The film ends in a classic scene, where our protagonist Blondie ("The Good") is part of a Mexican stand-off at Sad Hill Cemetery versus the antagonists Tuco ("The Ugly") and Angel-Eyes ("The Bad").
In the film, Blondie has an ace up his sleeve, so he does not have to consider the rules of this problem, which is a bit unfortunate as they are pretty interesting. The trivial case where each shooter has 100% accuracy, it is clearly never a good idea to shoot first -- whomever you do not shoot will shoot you. Shooting first simply never is a good idea in this scenario. Good thing Blondie cheated, in other words.
However, when accuracy is less than perfect, things get more complex. Instead of crunching the numbers manually, I decided to let machines do my work for me, and wrote a python script to simulate the stand-off.

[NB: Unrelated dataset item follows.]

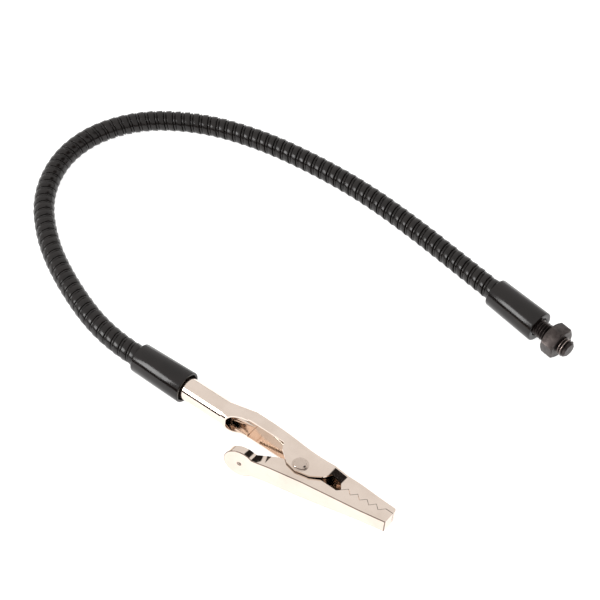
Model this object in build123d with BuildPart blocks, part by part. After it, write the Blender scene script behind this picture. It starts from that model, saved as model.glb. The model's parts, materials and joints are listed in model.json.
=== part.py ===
"""Flexible stay-put arm: a gooseneck with a threaded stud at one end and a crocodile clip at the other.

Millimetres, +Z up. The arm lies on a table at Z = 0 and its axis runs level at AXIS_HEIGHT. The
path starts at the stud end and is followed link by link to the clip. The row's origin is the middle
of the arm's footprint on the table.
"""

import os
from math import cos, pi, radians, sin

from build123d import *

# Arm axis and the place where the neck leaves the stud end's ferrule
AXIS_HEIGHT = 4.345
START_X = 53.88
START_Y = 2.66
START_HEADING = 132.14

# Gooseneck: rib pitch, link length in ribs and the turn of each link's arc, from stud to clip
NECK_RADIUS = 3.0
RIB_PITCH = 2.68
RIBS_PER_LINK = 7
LINK_TURNS = [0.0, 3.0, 7.0, 6.0, 11.0, 19.0, 32.0, 39.0, 30.0, 16.0, 9.0, 18.5]
CORE_INSET = 0.45
CORE_RADIUS = NECK_RADIUS - CORE_INSET
BAND_WIDTH = 1.45
BAND_CHAMFER = 0.35
WIRE_RADIUS = 0.42
WIRE_DEPTH = 0.18
LINK_LENGTH = RIB_PITCH * RIBS_PER_LINK

# Ball and socket that carry the flex between two links
BALL_INSET = 0.15
BALL_RADIUS = NECK_RADIUS - BALL_INSET
BALL_CLEARANCE = 0.10
RIM_START = 0.9
RIM_END = 1.75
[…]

Assuming Blondie fires first, these are the results, which offered a few surprises
|Simulation of the Sad Hill Cemetary scenario, 1000 samples/accuracy level|
As expected, the high-accuracy scenario means shooting first is a guaranteed way of losing, but if the involved parties are poor marksmen, the rules change. It turns out, if the accuracy of all involved shooters is less than 50%, shooting first is in fact the optimal strategy.
But there's a third domain. If all involved are imperial stormtroopers, with accuracy approaching 0%, it won't matter who fires first; all gunslingers have approximately the same likelihood of surviving, which seems sensible, as the battle will get more drawn out who performed the opening move will play an increasingly smaller role.